→ Material:
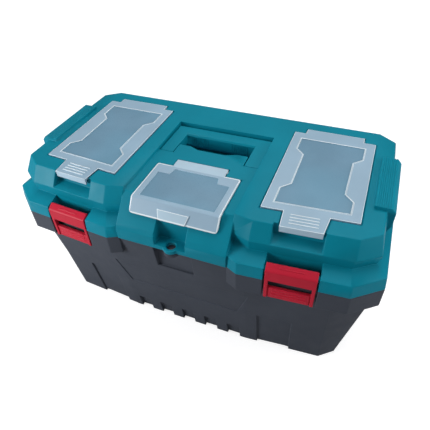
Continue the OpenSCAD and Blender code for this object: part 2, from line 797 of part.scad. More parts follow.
module handle() {
    w = handle_w / 2;
    color([0.04, 0.53, 0.63]) difference() {
        union() {
            both_sides() {
                block([w - arm_w, handle_front_y, z_mid - 2 * arm_r], [w, grip_y1 - grip_round, z_mid]);
                bar_x(w - cut, w + stub_l, pivot_y, pivot_z, stub_d / 2);
            }
            along_x(-w, w,
                    [[grip_y0, z_mid - grip_edge], [grip_y0, z_mid - grip_h + grip_round],
                     [grip_y0 + grip_round / 3, z_mid - grip_h + grip_round / 3],
                     [grip_y0 + grip_round, z_mid - grip_h], [grip_y1 - grip_round, z_mid - grip_h],
                     [grip_y1 - grip_round / 3, z_mid - grip_h + grip_round / 3],
                     [grip_y1, z_mid - grip_h + grip_round], [grip_y1, z_mid - grip_edge],
                     [grip_y1 - grip_edge, z_mid], [grip_y0 + grip_edge, z_mid]]);
        }
        both_sides() {
            translate([w, grip_y1, z_mid - grip_h - cut]) rotate([0, 0, 45])
                cube([grip_round, grip_round, 2 * grip_h], center = true);
            for (k = [0 : groove_count - 1])
                translate([groove_x + k * groove_step, grip_y0 - cut, z_mid - grip_h - cut])
                    cube([groove_w, cut + groove_d, grip_h - grip_edge]);
        }
    }
}

// One latch in the frame of on_front(), with the bore that its pin passes through
module latch() {
    rib_z = latch_z + 3 * rib_h;
    difference() {
        union() {
            difference() {
                along_x(-latch_w / 2, latch_w / 2,
                        [[latch_y, latch_z], [latch_y, z_rim - nose_chin], [nose_y, z_rim - nose_drop],
                         [head_slope_y, head_z], [head_y, head_z - head_drop],
                         [head_y, latch_pivot_z - head_low], [latch_back_y, latch_pivot_z - 1.5 * head_low],
                         [latch_back_y, latch_z]]);
                block([-window_w / 2, latch_y - cut, latch_z - cut],
                      [window_w / 2, latch_y + tongue_d, window_z + cut]);
                for (s = [-1, 1])
                    translate([s * (window_w / 2 - slit_w / 2) - slit_w / 2, latch_y - cut, latch_z - cut])
                        cube([slit_w, cut + slit_d, window_z - latch_z + 2 * cut]);
            }
            bar_x(-head_rib_w / 2, head_rib_w / 2, (nose_y + head_slope_y) / 2,
                  (z_rim - nose_drop + head_z) / 2, head_rib_r);
            for (k = [0 : rib_count - 1])
                block([-rib_w / 2, latch_y + tongue_d - rib_proud, rib_z + k * rib_step],
                      [rib_w / 2, latch_y + tongue_d + cut, rib_z + k * rib_step + rib_h]);
        }
        block([-window_w / 2, latch_y - cut, window_z],
              [window_w / 2, latch_back_y + cut, window_z + window_h]);
        bar_x(-latch_w / 2 - cut, latch_w / 2 + cut, latch_pivot_y, latch_pivot_z,
              latch_pin_d / 2 + pin_gap);
    }
}

module latch_left() {
    color([0.8, 0.15, 0.24]) on_side(-1) on_front() latch();
}

module latch_right() {
    color([0.8, 0.15, 0.24]) on_side(1) on_front() latch();
}

// Pin of one latch, in the cheeks of the gap
module latch_pin() {
    l = gap_w + 2 * cheek_t - part_gap;
    on_front() bar_x(-l / 2, l / 2, latch_pivot_y, latch_pivot_z, latch_pin_d / 2);
}

module latch_pin_left() {
    color([0.7, 0.7, 0.72]) on_side(-1) latch_pin();
}

module latch_pin_right() {
    color([0.7, 0.7, 0.72]) on_side(1) latch_pin();
}

module hinge_pin() {
    bar_x(hinge_x - hinge_l / 2, hinge_x + hinge_l / 2, hinge_y, base_h, hinge_pin_d / 2);
}

module hinge_pin_left() {
    color([0.7, 0.7, 0.72]) on_side(-1) hinge_pin();
}

module hinge_pin_right() {
    color([0.7, 0.7, 0.72]) on_side(1) hinge_pin();
}

// Outline of the sunk window in a side bin's lid, narrower along its middle
function glass_pts() =
    let (x0 = bin_x - bin_lid_w / 2 + glass_in, x1 = bin_x + bin_lid_w / 2 - glass_in,
         y0 = bin_lid_front + glass_front_in, y1 = bin_lid_rear - glass_rear_in,
         a = y0 + (y1 - y0) * glass_notch_shares[0], b = y0 + (y1 - y0) * glass_notch_shares[1],
         n = glass_notch, c = glass_slant)
    [[x0, y0 + bow_slope * (x0 - bin_x)], [x1, y0 + bow_slope * (x1 - bin_x)],
     [x1, a - c], [x1 - n, a], [x1 - n, b], [x1, b + c], [x1, y1],
     [x0, y1], [x0, b + c], [x0 + n, b], [x0 + n, a], [x0, a - c]];

module bin_lid() {
    z1 = z_top + lid_proud;
    z0 = z1 - bin_lid_t;
    tip_y = bin_lid_front - snap_l - front_y(latch_x, 0);
    tip_x = bow_slope * tip_y;
    rib_x = bow_slope * (tip_y + snap_l / 2);
    difference() {
        upright(z0, z1, bin_lid_pts(0));
        upright(z1 - glass_d, z1 + cut, glass_pts());
    }
    bar_x(bin_x - hinge_tab_w / 2 - barrel_stub, bin_x + hinge_tab_w / 2 + barrel_stub,
          axis_y, z_top - axis_drop, barrel_d / 2);
    on_front() {
        block([tip_x - snap_tip_w / 2, tip_y, z1 - snap_lip_h],
              [tip_x + snap_tip_w / 2, tip_y + snap_lip_t, z1 - cut / 2]);
        for (k = [1 : snap_rib_count])
            block([rib_x - snap_rib_w / 2, tip_y + snap_l - k * snap_rib_step - snap_rib_t, z1 - cut],
                  [rib_x + snap_rib_w / 2, tip_y + snap_l - k * snap_rib_step, z1 + snap_rib_h]);
    }
}

module bin_lid_left() {
    color([0.75, 0.85, 0.9, 0.6]) on_side(-1) bin_lid();
}

module bin_lid_right() {
    color([0.75, 0.85, 0.9, 0.6]) on_side(1) bin_lid();
}

// Centre bin's lid: flat top, then a slope down over the front, and its snap tab
module bin_lid_centre() {
    z1 = z_mid + lid_proud;
    z0 = z1 - bin_lid_t;
    yb = mid_lid_bend - half_d;
    ye = mid_lid_end - half_d;
    zl = z_facet - edge_in;
    mid_lid_angle = -atan((yb - ye) / (z1 - bin_lid_t / 2 - zl));
    color([0.75, 0.85, 0.9, 0.6]) {
        difference() {
            along_x(-mid_lid_w / 2, mid_lid_w / 2,
                    [[mid_lid_rear, z0], [mid_lid_rear, z1], [yb + bin_lid_t, z1],
                     [yb, z1 - bin_lid_t / 2], [ye, zl], [ye + bin_lid_t, zl],
                     [yb + bin_lid_t, z0]]);
            upright(z1 - glass_d, z1 + cut,
                    [[-mid_bin_w / 2 + bin_rim / 2, yb + bin_rim / 2 + bin_lid_t],
                     [mid_bin_w / 2 - bin_rim / 2, yb + bin_rim / 2 + bin_lid_t],
                     [mid_bin_w / 2 - bin_rim / 2, mid_lid_rear - 3 * bin_rim],
                     [mid_tab_w / 2 - bin_rim / 2, mid_lid_rear - 3 * bin_rim],
                     [mid_tab_w / 2 - bin_rim, mid_lid_rear - bin_rim],
                     [bin_rim - mid_tab_w / 2, mid_lid_rear - bin_rim],
                     [bin_rim / 2 - mid_tab_w / 2, mid_lid_rear - 3 * bin_rim],
                     [-mid_bin_w / 2 + bin_rim / 2, mid_lid_rear - 3 * bin_rim]]);
        }
        translate([0, ye, zl]) rotate([mid_lid_angle, 0, 0])
            translate([0, -mid_snap_t, 0]) rotate([90, 0, 0]) mirror([0, 0, 1])
            linear_extrude(mid_snap_t + bin_lid_t / 2)
            polygon([[-mid_snap_tip_w / 2, 0], [mid_snap_tip_w / 2, 0],
                     [mid_snap_w / 2, mid_snap_l], [-mid_snap_w / 2, mid_snap_l]]);
        block([-mid_tab_w / 2, mid_lid_rear - cut, z0], [mid_tab_w / 2, mid_lid_rear + mid_tab_d, z1]);
        bar_x(-mid_tab_w / 2 - barrel_stub, mid_tab_w / 2 + barrel_stub,
              mid_axis_y, z_mid - axis_drop, barrel_d / 2);
    }
}

// Lift-out tray: two long compartments either side of a carrying bar
module tote_tray() {
    z = ledge_z + tray_gap;
    x = tray_x;
    bar_y0 = tray_y - tray_bar_t / 2;
    bar_y1 = tray_y + tray_bar_t / 2;
    color([0.16, 0.17, 0.19]) difference() {
        union() {
            block([-x, tray_front, z], [x, tray_rear, z + tray_h]);
            block([-x, bar_y0, z], [x, bar_y1, z + tray_bar_h]);
        }
        block([tray_t - x, tray_front + tray_t, z + tray_t], [x - tray_t, bar_y0, z + tray_h + cut]);
        block([tray_t - x, bar_y1, z + tray_t], [x - tray_t, tray_rear - tray_t, z + tray_h + cut]);
        block([-tray_slot_w / 2, tray_y - tray_bar_t, z + tray_bar_h - tray_slot_top - tray_slot_h],
              [tray_slot_w / 2, tray_y + tray_bar_t, z + tray_bar_h - tray_slot_top]);
    }
}

base_tub();
lid_shell();
handle();
latch_left();
latch_right();
bin_lid_left();
bin_lid_right();
bin_lid_centre();
tote_tray();
hinge_pin_left();
hinge_pin_right();
latch_pin_left();
latch_pin_right();
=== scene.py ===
import math

import bmesh
import bpy
from mathutils import Matrix, Vector
from mathutils.bvhtree import BVHTree
from mathutils.kdtree import KDTree


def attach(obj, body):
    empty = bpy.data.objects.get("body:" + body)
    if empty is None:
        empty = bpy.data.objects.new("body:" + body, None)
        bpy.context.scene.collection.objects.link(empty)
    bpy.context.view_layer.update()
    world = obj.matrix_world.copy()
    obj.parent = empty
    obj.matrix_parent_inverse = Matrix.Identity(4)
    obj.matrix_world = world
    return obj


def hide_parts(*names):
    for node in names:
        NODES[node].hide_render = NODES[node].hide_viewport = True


bl_info = {
    "name": "Plastic tool box",
    "version": (1, 0, 0),
    "blender": (4, 5, 0),
    "location": "View3D > Sidebar > Tool Box",
    "description": "Dresses the packed tool box: shells, handle, latches, clear lids and tray",
    "category": "Object",
}

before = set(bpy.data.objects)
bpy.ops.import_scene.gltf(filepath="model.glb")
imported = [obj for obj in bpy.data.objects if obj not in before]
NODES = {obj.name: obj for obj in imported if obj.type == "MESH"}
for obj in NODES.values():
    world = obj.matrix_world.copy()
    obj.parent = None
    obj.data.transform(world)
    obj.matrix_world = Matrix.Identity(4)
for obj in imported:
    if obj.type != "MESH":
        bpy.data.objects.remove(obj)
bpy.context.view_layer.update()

# One millimetre in the scene's metres
MM = 0.001

# Material slots of the clear bin lids; what isn't painted stays border, which is slot 0. The rim
# slot carries a pale painted highlight along outlines, beads and the centre snap's border
WINDOW, HIGHLIGHT_RIM, UNDERSIDE, TABS = range(1, 5)

# A face counts as level, or as looking forward, from this much of its normal on, and as lying
# at a height when its middle is this near to it in mm
LEVEL, FORWARD, NEAR = 0.9, 0.8, 0.05

# Rounding of edges: the share of the room beside an edge that its rounding may take, how far the
# rounded skin may leave the sharp one as a share of the width, and what passes for a sliver and
# for touching
ROOM_SHARE, DRIFT_SHARE = 0.42, 0.55
SLIVER, TOUCHING = 0.002 * MM * MM, 0.02 * MM

# Places of a Mix node's sockets: its two colours and their result, its two numbers
COLOUR_A, COLOUR_B, COLOUR_OUT, NUMBER_A, NUMBER_B = 6, 7, 2, 2, 3

# Where the latches stand: the middle of each on the lid's front, turned with the slant there
LATCH_X, LATCH_Y = 128.5 * MM, -115.99 * MM
LATCH_TURN = math.radians(4.289)
LATCH_PIVOT_Y, LATCH_PIVOT_Z = 6 * MM, 170.5 * MM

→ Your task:
Print only the run of lines that begins with the line containing "base_tub();" and ends with the line containing "for node in", both included, exactly as they read.

→ Written answer:
base_tub();
lid_shell();
handle();
latch_left();
latch_right();
bin_lid_left();
bin_lid_right();
bin_lid_centre();
tote_tray();
hinge_pin_left();
hinge_pin_right();
latch_pin_left();
latch_pin_right();
=== scene.py ===
import math

import bmesh
import bpy
from mathutils import Matrix, Vector
from mathutils.bvhtree import BVHTree
from mathutils.kdtree import KDTree


def attach(obj, body):
    empty = bpy.data.objects.get("body:" + body)
    if empty is None:
        empty = bpy.data.objects.new("body:" + body, None)
        bpy.context.scene.collection.objects.link(empty)
    bpy.context.view_layer.update()
    world = obj.matrix_world.copy()
    obj.parent = empty
    obj.matrix_parent_inverse = Matrix.Identity(4)
    obj.matrix_world = world
    return obj


def hide_parts(*names):
    for node in names:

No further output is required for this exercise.